I know that Google tracks a lot of things that I don’t even know about, but I hope they aren’t monitoring the number of times I receive an automatically generated email with the subject title: Reset your forgotten password. Between multiple email accounts, websites, dashboards, memberships, newsletters and on-line communities, I’ve got way too many passwords to remember.

One of those newsletters, A.Word.A.Day – which thankfully doesn’t require a password – dutifully drops into my inbox each day, as promised, an interesting word, like preantepenultimate (fourth from the end) or gedankenexperiment (something carried out only in the imagination). At least once a week I say to myself, I like that word, I want to use it in a post some day. Within hours it’s vanished from my memory. Maybe it was never there.

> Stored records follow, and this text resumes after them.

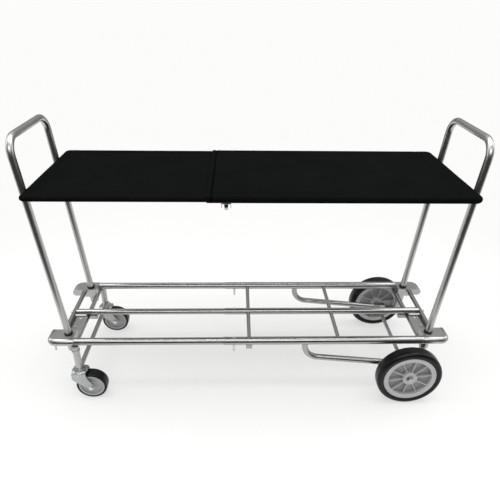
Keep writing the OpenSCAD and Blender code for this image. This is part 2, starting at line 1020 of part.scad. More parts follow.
// Axle bolt with head and nut outside the fork
module caster_axle(side) {
  out = fork_in + fork_t;
  at_caster(side) {
    along_y(-out - 4, out + 5, trail, caster_z, 8);
    translate([trail, -out - 5, caster_z])
      rotate([-90, 0, 0])
        cylinder(d = 13/cos(30), h = 5 - fine, $fn = 6);
    translate([trail, out + fine, caster_z])
      rotate([-90, 0, 0])
        cylinder(d = 13/cos(30), h = 6, $fn = 6);
  }
}

module caster_axle_right() {
  color(zinc_c)
    caster_axle(-1);
}

module caster_axle_left() {
  color(zinc_c)
    caster_axle(1);
}

// Stepped grey caster centre
module caster_hub(side) {
  r = caster_d/2 - 7.5;
  w = caster_w - 3;
  at_caster(side)
    translate([trail, 0, caster_z])
      rotate([90, 0, 0])
        difference() {
          union() {
            difference() {
              cylinder(r = r, h = w, center = true);
              cylinder(r = r - 7, h = w + 1, center = true);
            }
            cylinder(r = r - 6, h = w - 8, center = true);
            cylinder(r = 15, h = w - 3, center = true);
            cylinder(r = 9, h = 2*fork_in - 0.8, center = true);
          }
          cylinder(d = 8 + fine, h = 2*w, center = true);
          for (s = [-1, 1])
            translate([0, 0, s*(w/2 + 1)])
              difference() {
                cylinder(r = r - 9, h = 14, center = true);
                cylinder(r = 15, h = 30, center = true);
              }
        }
}

module caster_hub_right() {
  color(grey_c)
    caster_hub(-1);
}

module caster_hub_left() {
  color(grey_c)
    caster_hub(1);
}

module caster_tyre(side) {
  at_caster(side)
    translate([trail, 0, caster_z])
      rotate([90, 0, 0])
        tyre(caster_d/2 - 7.5 + air, caster_d/2, caster_w, 5);
}

module caster_tyre_right() {
  color(black_c)
    caster_tyre(-1);
}

module caster_tyre_left() {
  color(black_c)
    caster_tyre(1);
}

// ---------- what to draw ----------
rail_rear_right();
rail_rear_left();
rail_rear_mid();
bar_middle();
bar_rear();
cross_rear_in();
cross_rear_out();
bracket_rear_right();
bracket_rear_left();
grommets_rear();
plate_rear();
screws_rear();
carrier_right();
carrier_left();
axle();
axle_blocks();
axle_nuts();
handle_rear();
deck_frame_rear();
deck_cloth_rear();
deck_hooks_rear();
deck_clamp_right();
deck_clamp_left();
rail_rivets();
hub_right();
tyre_right();
hub_left();
tyre_left();
lock_right();
lock_left();
clamp_screw_right();
clamp_screw_left();
rail_front_right();
rail_front_left();
rail_front_mid();
cross_front_in();
cross_front_out();
bracket_front_right();
bracket_front_left();
grommets_front();
plate_front();
screws_front();
stem_right();
stem_left();
brace_front();
handle_front();
deck_frame_front();
deck_cloth_front();
deck_hooks_front();
fork_right();
caster_axle_right();
caster_hub_right();
caster_tyre_right();
fork_left();
caster_axle_left();
caster_hub_left();
caster_tyre_left();
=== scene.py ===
import bpy, math
from mathutils import Matrix, Vector

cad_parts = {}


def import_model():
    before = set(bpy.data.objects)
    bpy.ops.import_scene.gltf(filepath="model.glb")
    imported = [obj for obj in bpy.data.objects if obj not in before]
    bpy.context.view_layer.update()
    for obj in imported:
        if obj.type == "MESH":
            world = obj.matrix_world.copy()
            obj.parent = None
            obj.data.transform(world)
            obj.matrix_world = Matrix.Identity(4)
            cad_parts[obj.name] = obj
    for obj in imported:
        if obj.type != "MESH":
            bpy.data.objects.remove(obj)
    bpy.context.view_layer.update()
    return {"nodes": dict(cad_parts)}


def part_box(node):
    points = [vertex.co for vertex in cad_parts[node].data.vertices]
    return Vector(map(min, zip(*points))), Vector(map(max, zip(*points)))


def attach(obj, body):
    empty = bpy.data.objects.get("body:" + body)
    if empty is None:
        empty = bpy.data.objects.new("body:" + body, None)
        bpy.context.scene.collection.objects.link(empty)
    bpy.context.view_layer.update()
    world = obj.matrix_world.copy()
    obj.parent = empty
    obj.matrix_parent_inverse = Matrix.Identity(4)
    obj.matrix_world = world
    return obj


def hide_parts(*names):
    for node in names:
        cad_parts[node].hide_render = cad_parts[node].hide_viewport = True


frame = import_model()
nodes = frame["nodes"]


def middle(node):
    lo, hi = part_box(node)
    return (lo + hi) / 2


# sizes in metres, taken from the CAD
ROD_R = 0.0057
lo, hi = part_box("deck_frame_front")
DECK_Z = (lo.z + hi.z) / 2
DECK_Y = hi.y - ROD_R
DECK_END = -lo.x - ROD_R
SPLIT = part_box("deck_cloth_rear")[0].x
FRONT_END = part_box("deck_cloth_front")[1].x
CLOTH = 0.0009
CLAMP_X = middle("deck_clamp_right").x
REAR_TUBE_R = 0.0092         # over the rear fabric
FRONT_TUBE_R = 0.0069        # over the front fabric
SIDE_STITCH = 0.019          # stitch line in from the side tubes
END_STITCH = 0.045           # stitch line in from the end tube
SEAM_GROOVE = 0.0120         # groove in from the free edge of the upper panel
THREAD_LIFT = 0.00010        # thread axis above the fabric


# ---------------------------------------------------------------- materials
def new_mat(name):
    m = bpy.data.materials.new(name)
    m.use_nodes = True
    nt = m.node_tree
    return m, nt, nt.nodes["Principled BSDF"]


def tune(m, **sets):
    """Set plain values on a material's main shader, named with _ for spaces."""
    p = m.node_tree.nodes["Principled BSDF"]
    for k, v in sets.items():
        p.inputs[k.replace("_", " ")].default_value = v


def add(nt, kind, **sets):
    n = nt.nodes.new(kind)
    for k, v in sets.items():
        if k in n.inputs:
            n.inputs[k].default_value = v
        else:
            setattr(n, k, v)
    return n


def coords(nt, scale, source="Object"):
    tc = add(nt, "ShaderNodeTexCoord")
    mp = add(nt, "ShaderNodeMapping")
    mp.inputs["Scale"].default_value = scale
    nt.links.new(tc.outputs[source], mp.inputs["Vector"])
    return mp.outputs["Vector"]


def noise(nt, scale, vec, detail=4.0, rough=0.55):
    n = add(nt, "ShaderNodeTexNoise")
    n.inputs["Scale"].default_value = scale
    n.inputs["Detail"].default_value = detail
    n.inputs["Roughness"].default_value = rough
    nt.links.new(vec, n.inputs["Vector"])
    return n.outputs["Fac"]


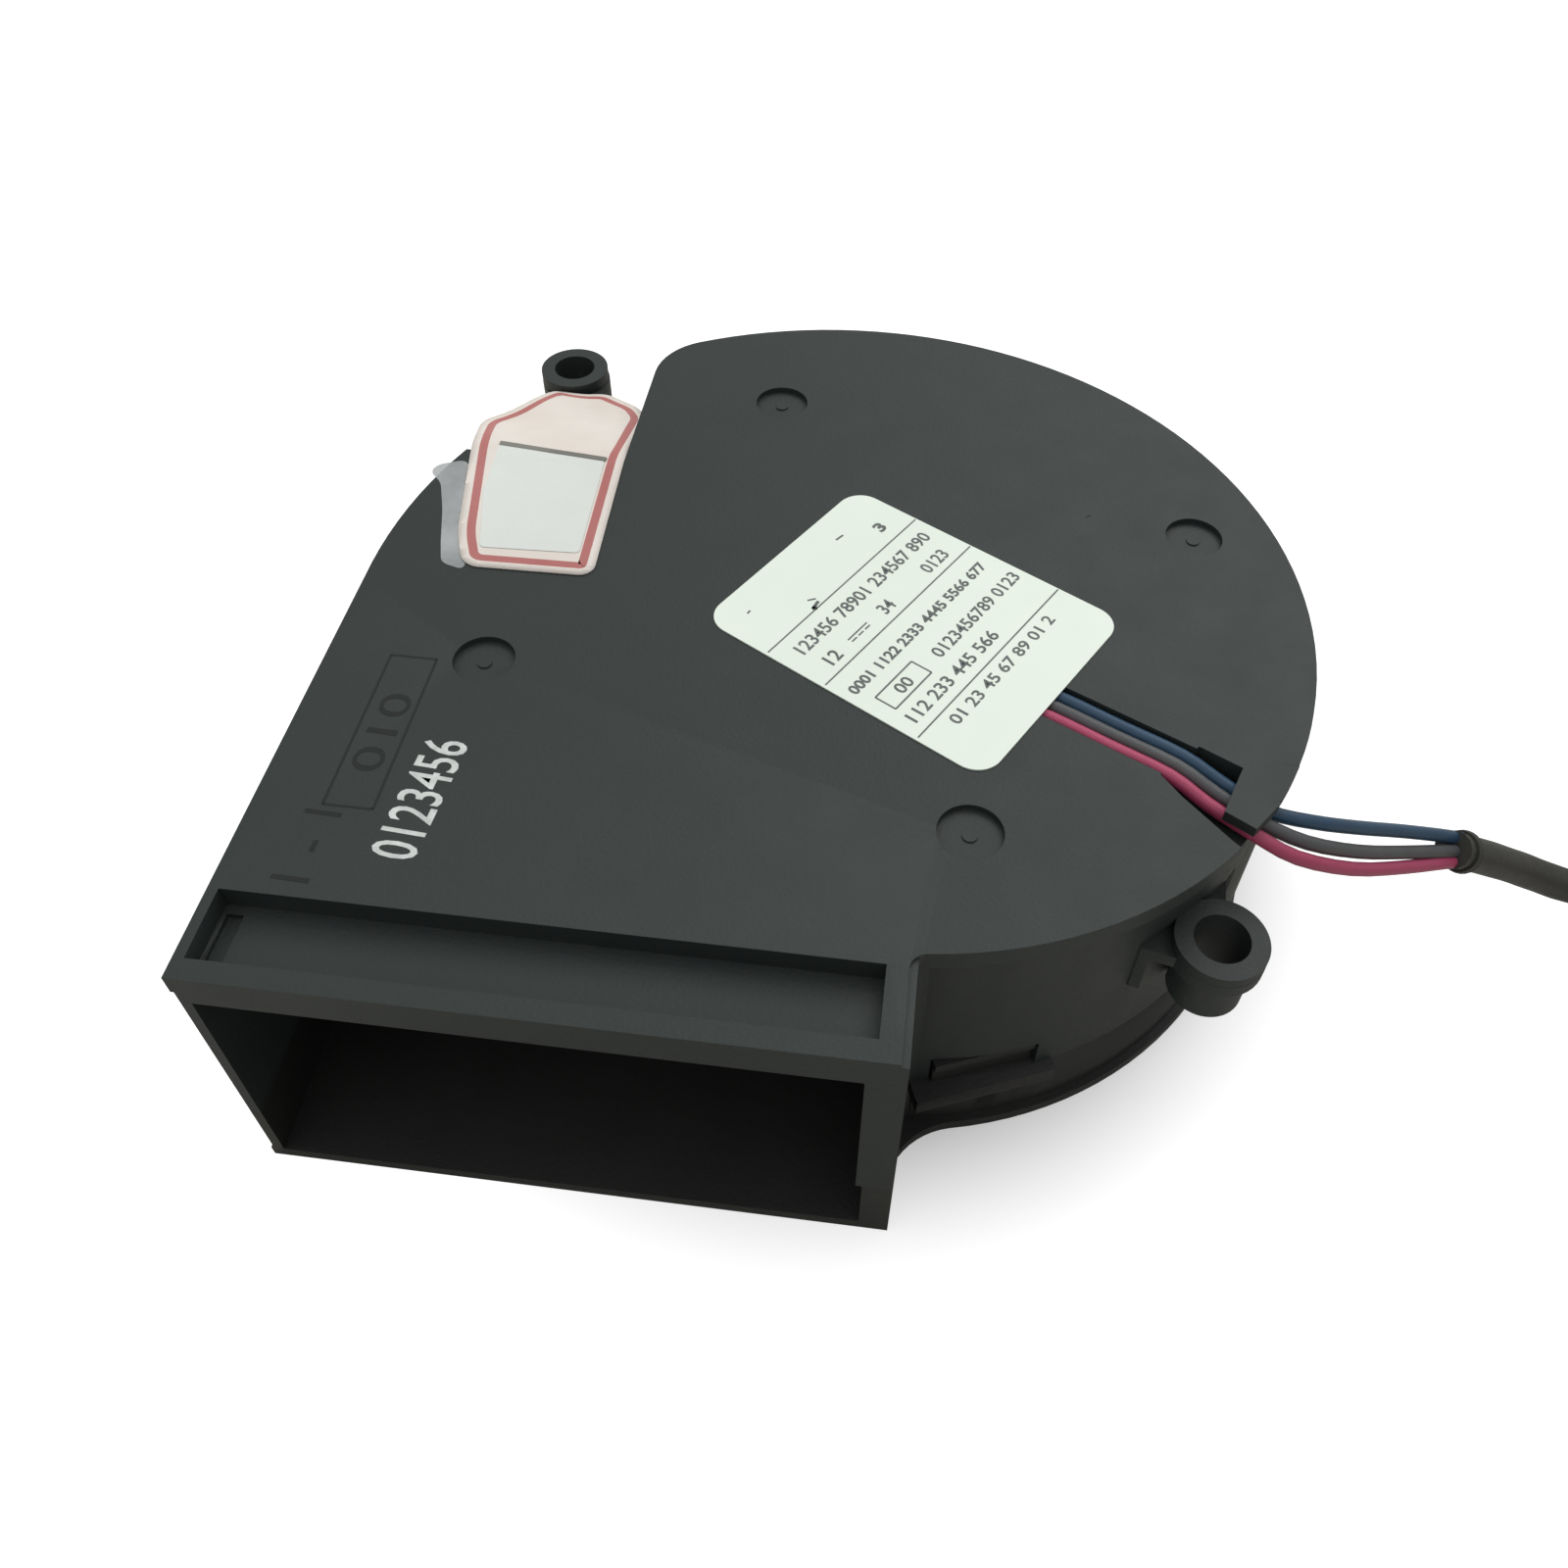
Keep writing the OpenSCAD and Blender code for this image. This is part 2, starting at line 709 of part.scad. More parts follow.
module stator_core() {
    color([0.5, 0.5, 0.52]) slab(core_base, core_top) tooth_plan(tooth_w, core_hub_r, stator_r, shoe_t);
}

module bobbin_wall_plan() {
    r = stator_r - shoe_t;
    intersection() {
        difference() {
            circle(r);
            circle(r - bobbin_wall_t);
        }
        for (k = [0:3]) wedge_about(90 * k, 30);
    }
}

module lower_insulator() {
    color([0.9, 0.88, 0.8]) {
        slab(core_base - bobbin_t, core_base) tooth_plan(tooth_w, core_hub_r, stator_r - 0.4, shoe_t);
        slab(core_base - bobbin_wall + 0.4, core_base) bobbin_wall_plan();
    }
}

module upper_insulator() {
    color([0.9, 0.88, 0.8]) {
        slab(core_top, core_top + bobbin_t) tooth_plan(tooth_w, core_hub_r, stator_r - 0.4, shoe_t);
        slab(core_top, core_top + bobbin_t + bobbin_wall) bobbin_wall_plan();
    }
}

module windings() {
    r0 = core_hub_r + 0.5;
    corner_r = stator_r - shoe_t - bobbin_wall_t - coil_gap;
    half_w = tooth_w / 2 + coil_t;
    r1 = sqrt(corner_r * corner_r - half_w * half_w);
    h = core_top - core_base + 2 * bobbin_t;
    color([0.72, 0.42, 0.2]) for (k = [0:3]) rotate([0, 0, 90 * k]) difference() {
        translate([r0, -tooth_w / 2 - coil_t, core_base - bobbin_t - coil_t])
            cube([r1 - r0, tooth_w + 2 * coil_t, h + 2 * coil_t]);
        translate([r0 - 1, -tooth_w / 2, core_base - bobbin_t]) cube([r1 - r0 + 2, tooth_w, h]);
    }
}

module circuit_board() {
    color([0.1, 0.35, 0.2]) ring(board_base, board_top, board_in_r, board_r);
}

module hall_sensor() {
    color([0.1, 0.1, 0.1]) rotate([0, 0, 45])
        translate([board_r - 4, -2, board_base - 1.5]) cube([3, 4, 1.5]);
}

module driver_chip() {
    color([0.1, 0.1, 0.1]) {
        translate([-2.5, board_r - 5.6, board_top]) cube([5, 4, 1.5]);
        for (x = [-1.9, -0.65, 0.65, 1.9])
            translate([x - 0.2, board_r - 6.4, board_top]) cube([0.4, 5.6, 0.3]);
    }
}

module capacitor() {
    color([0.2, 0.25, 0.35]) translate([cap_r + 0.8 - board_r, -1, board_top])
        cylinder(r = cap_r, h = cap_h);
}

// ---------- label and sticker ----------

module label() {
    color([0.85, 0.88, 0.8]) translate([label_c[0], label_c[1], 0]) rotate([0, 0, label_turn])
        slab(body_h, body_h + label_t) round_box(-label_size[0] / 2, -label_size[1] / 2,
            label_size[0] / 2, label_size[1] / 2, label_corner);
}

module ear_sticker() {
    lean = atan((body_h - ear_top) / flap_run);
    color([0.88, 0.86, 0.83]) translate([notch_x, notch_y, body_h]) {
        linear_extrude(sticker_t) polygon(sticker_flat);
        rotate([-lean, 0, 0]) linear_extrude(sticker_t) polygon(flap);
    }
}

// ---------- leads ----------

module lead_blue() {
    color([0.15, 0.3, 0.6]) tube_along(route_blue, 3, lead_r, 8, lead_side);
}

module lead_grey() {
    color([0.5, 0.5, 0.5]) tube_along(route_grey, 3, lead_r, 8, lead_side);
}

module lead_red() {
    color([0.7, 0.2, 0.25]) tube_along(route_red, 3, lead_r, 8, lead_side);
}

module sleeve() {
    color([0.08, 0.08, 0.08]) tube_along(route_sleeve, 3, sleeve_r, 8, [0, 0, 1]);
}

module sleeve_tie() {
    color([0.1, 0.1, 0.1]) translate(sleeve_start + [2.2, 1.06, -1.6]) rotate([0, 0, 25.5]) rotate([0, 124, 0])
        translate([0, 0, -tie_h / 2]) cylinder(r = tie_r, h = tie_h);
}

module sleeve_coil() {
    color([0.08, 0.08, 0.08]) translate(coil_c) rotate_extrude()
        round_box(coil_in, 0, coil_out, coil_h, coil_edge);
}

// route of one tail, offset at the sleeve and then at the connector
function tail_route(side) =
    let (n = len(tail_heights) - 1, c = tail_c,
        bend = [for (i = [0:n]) let (turn = tail_from + (tail_to - tail_from) * i / n,
            r = tail_r + side * (lead_pitch + (pin_pitch - lead_pitch) * i / n))
            [c[0] + r * cos(turn), c[1] + r * sin(turn), tail_heights[i]]])
    concat(bend, [bend[n] - [0, tail_reach, 0]]);

module lead_tails() {
    color([0.4, 0.35, 0.4]) for (side = [-1:1]) tube_along(tail_route(side), 3, lead_r, 8, [0, 0, 1]);
}

module connector() {
    color([0.9, 0.9, 0.86]) translate([plug_c[0], plug_c[1], 0]) difference() {
        translate([-plug_size[0] / 2, -plug_size[1] / 2, 0]) cube(plug_size);
        for (k = [-1:1]) translate([k * pin_pitch - pin_bore / 2, -plug_size[1], pin_z - pin_bore / 2])
            cube([pin_bore, 2 * plug_size[1], pin_bore]);
    }
}

module terminals() {
    color([0.75, 0.7, 0.5]) translate([plug_c[0], plug_c[1], 0])
        for (k = [-1:1]) difference() {
            translate([k * pin_pitch - pin_bore / 2, -4.6, pin_z - pin_bore / 2])
                cube([pin_bore, 9.2, pin_bore]);
            translate([k * pin_pitch - 0.45, -2, pin_z - 0.45]) cube([0.9, 9, 0.9]);
        }
}

housing();
inlet_cover();
impeller();
rotor_yoke();
magnet_ring();
shaft();
preload_spring();
retaining_clip();
thrust_washer();
lower_outer_ring();
lower_inner_ring();
lower_balls();
upper_outer_ring();
upper_inner_ring();
upper_balls();
bearing_tube();
stator_core();
lower_insulator();
upper_insulator();
windings();
circuit_board();
hall_sensor();
driver_chip();
capacitor();
label();
ear_sticker();
lead_blue();
lead_grey();
lead_red();
sleeve();
sleeve_tie();
sleeve_coil();
lead_tails();
connector();
terminals();
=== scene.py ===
import bpy
import bmesh
import math
from mathutils import Matrix, Vector


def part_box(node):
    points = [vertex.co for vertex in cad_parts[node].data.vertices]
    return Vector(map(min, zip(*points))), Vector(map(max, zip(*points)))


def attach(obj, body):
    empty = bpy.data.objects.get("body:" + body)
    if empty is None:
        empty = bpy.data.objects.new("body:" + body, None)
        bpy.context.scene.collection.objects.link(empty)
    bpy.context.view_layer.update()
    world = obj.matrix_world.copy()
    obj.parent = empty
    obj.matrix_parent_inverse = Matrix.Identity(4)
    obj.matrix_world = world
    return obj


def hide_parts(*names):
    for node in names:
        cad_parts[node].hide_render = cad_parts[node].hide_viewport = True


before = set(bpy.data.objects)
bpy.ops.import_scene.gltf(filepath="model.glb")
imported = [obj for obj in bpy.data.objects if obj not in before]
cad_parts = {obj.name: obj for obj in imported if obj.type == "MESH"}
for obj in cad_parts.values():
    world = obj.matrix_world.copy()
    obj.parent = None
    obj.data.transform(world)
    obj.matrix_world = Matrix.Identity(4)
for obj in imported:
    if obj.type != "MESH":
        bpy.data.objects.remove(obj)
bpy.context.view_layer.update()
mm = 0.001  # sizes are in millimetres and angles in degrees, unless a line says otherwise


def report(stage):
    print("blower:", stage)


def topOf(node):
    # the height of a node's top, in millimetres
    return round(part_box(node)[1][2] / mm, 3)


faceTop = topOf("housing")
labelTop = topOf("label")
# the housing's large arc, and the tighter arc beside the outlet
scroll = {"centre": (-3.5, 3.0), "radius": 48.0}
throat = {"centre": (3.842, 0.546), "tabEdge": 40.35, "webEdge": 40.42}


def toMetres(points):
    return [Vector(p) * mm for p in points]


def onCircle(centre, radius, degrees):
    turn = math.radians(degrees)
    return centre[0] + radius * math.cos(turn), centre[1] + radius * math.sin(turn)


def arc(centre, radius, start, stop, steps):
    return [onCircle(centre, radius, start + (stop - start) * i / steps) for i in range(steps + 1)]


def shifted(centre, offsets):
    return [(centre[0] + x, centre[1] + y) for x, y in offsets]


def turned(centre, offset, degrees):
    # the point at an offset from a centre, along axes turned by an angle
    turn = math.radians(degrees)
    along, across = offset
    return (centre[0] + along * math.cos(turn) - across * math.sin(turn),
            centre[1] + along * math.sin(turn) + across * math.cos(turn))


def smoothRoute(points, steps):
    # the same curve through the points that the source of the part uses
    out = []
    for i in range(len(points) - 1):
        a, b, c = points[max(i - 1, 0)], points[i], points[i + 1]
        d = points[min(i + 2, len(points) - 1)]
        for k in range(steps):
            t = k / steps
            out.append(0.5 * (2 * b + (c - a) * t + (2 * a - 5 * b + 4 * c - d) * t * t
                              + (3 * b - a - 3 * c + d) * t * t * t))
    out.append(points[-1].copy())
    return out


def routeLength(points):
    return sum((b - a).length for a, b in zip(points, points[1:]))


def sideOf(points, i):
    # unit vectors to the side of a route and along it
    along = points[min(i + 1, len(points) - 1)] - points[max(i - 1, 0)]
    return along.cross(Vector((0, 0, 1))).normalized(), along.normalized()


def newObject(name, data):
    made = bpy.data.objects.new(name, data)
    bpy.context.scene.collection.objects.link(made)
    return made


def newPiece(name, mesh, body, slotName, *materials):
    piece = newObject(name, mesh)
    for material in materials:
        piece.data.materials.append(material)
    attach(piece, body)
    return piece


def dress(node, material):
    for slotNow in bpy.data.objects[node].material_slots:
        slotNow.material = material


def meshFrom(bm, name, smoothAngle=None):
    mesh = bpy.data.meshes.new(name)
    bm.to_mesh(mesh)
    bm.free()
    if smoothAngle is not None:
        mesh.shade_smooth()
        mesh.set_sharp_from_angle(angle=math.radians(smoothAngle))
    return mesh


def tubeCurve(name, route, radius, radii=None, rings=4):
    data = bpy.data.curves.new(name, "CURVE")
    data.dimensions = "3D"
    data.bevel_depth = radius
    data.bevel_resolution = rings
    data.use_fill_caps = True
    line = data.splines.new("POLY")
    line.points.add(len(route) - 1)
    for i, p in enumerate(route):
        line.points[i].co = (*p, 1)
        line.points[i].radius = 1 if radii is None else radii[i]
    line.use_smooth = True
    return data


class Wire:
    # a node's output that can be used in sums, products and comparisons
    def __init__(self, shading, socket):
        self.shading = shading
        self.socket = socket

    def blend(self, operation, first, second):
        return self.shading.node("ShaderNodeMath", {"operation": operation}, {0: first, 1: second})

    def __add__(self, other):
        return self.blend("ADD", self, other)

    def __radd__(self, other):
        return self.blend("ADD", other, self)

    def __mul__(self, other):
        return self.blend("MULTIPLY", self, other)

    def __rmul__(self, other):
        return self.blend("MULTIPLY", other, self)

    def __lt__(self, other):
        return self.blend("LESS_THAN", self, other)

    def __gt__(self, other):
        return self.blend("GREATER_THAN", self, other)


class Shading:
    # the nodes of a material or of the world
    def __init__(self, owner):
        owner.use_nodes = True
        self.tree = owner.node_tree
        self.tree.nodes.clear()

    def node(self, kind, settings=None, links=None, output=0):
        made = self.tree.nodes.new(kind)
        for key, value in (settings or {}).items():
            setattr(made, key, value)
        for key, value in (links or {}).items():
            if isinstance(value, Wire):
                self.tree.links.new(value.socket, made.inputs[key])
            else:
                made.inputs[key].default_value = value
        return Wire(self, made.outputs[output]) if made.outputs else made


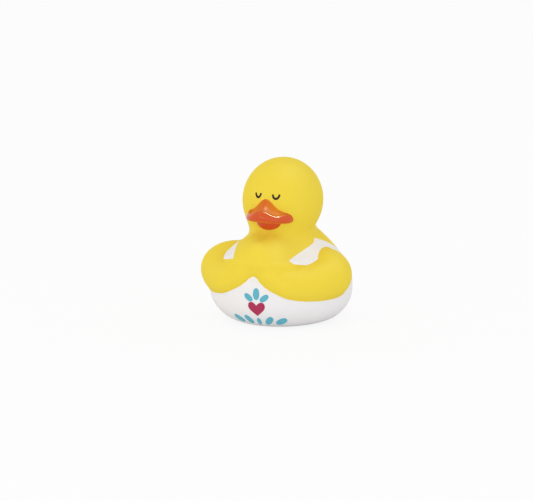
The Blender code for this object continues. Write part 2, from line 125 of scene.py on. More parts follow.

Is there anything to be done about it? More crossword puzzles? Memory games? A friend mentioned to me the book, Moonwalking with Einstein, in which author Joshua Foer recounts his experience turbo-charging his recall capacity to compete in the Memory Championships. The gist of it: memory is not related to intelligence, it’s a skill that if practiced can be enhanced. And there are tricks to help, like visualizing what you want to remember in a familiar place, or making associations with something particularly salacious in order to freeze an unforgettable image in your mind.

Short-pants isn’t the only one benefiting from the spelling practice. Her study list hosts some rather obscure words that I’d never met before: homburg, kavya, geta, Kabuki, so we’re both getting a vocabulary boost. There’s also a page of easily confused words that includes a pair I’ve always mixed up and misspelled: biannual and biennial. Well, up until now, that is. In my imagination I’ve conjured up the most unlikely people having sex with each other twice a year, and another odd couple doing it every other year. It seems like this gedankenexperiment (hey, I used it!) may work after all. I haven’t mentioned this to her, of course. The little wiseacre, with her recall intact, can come up with her own tricks.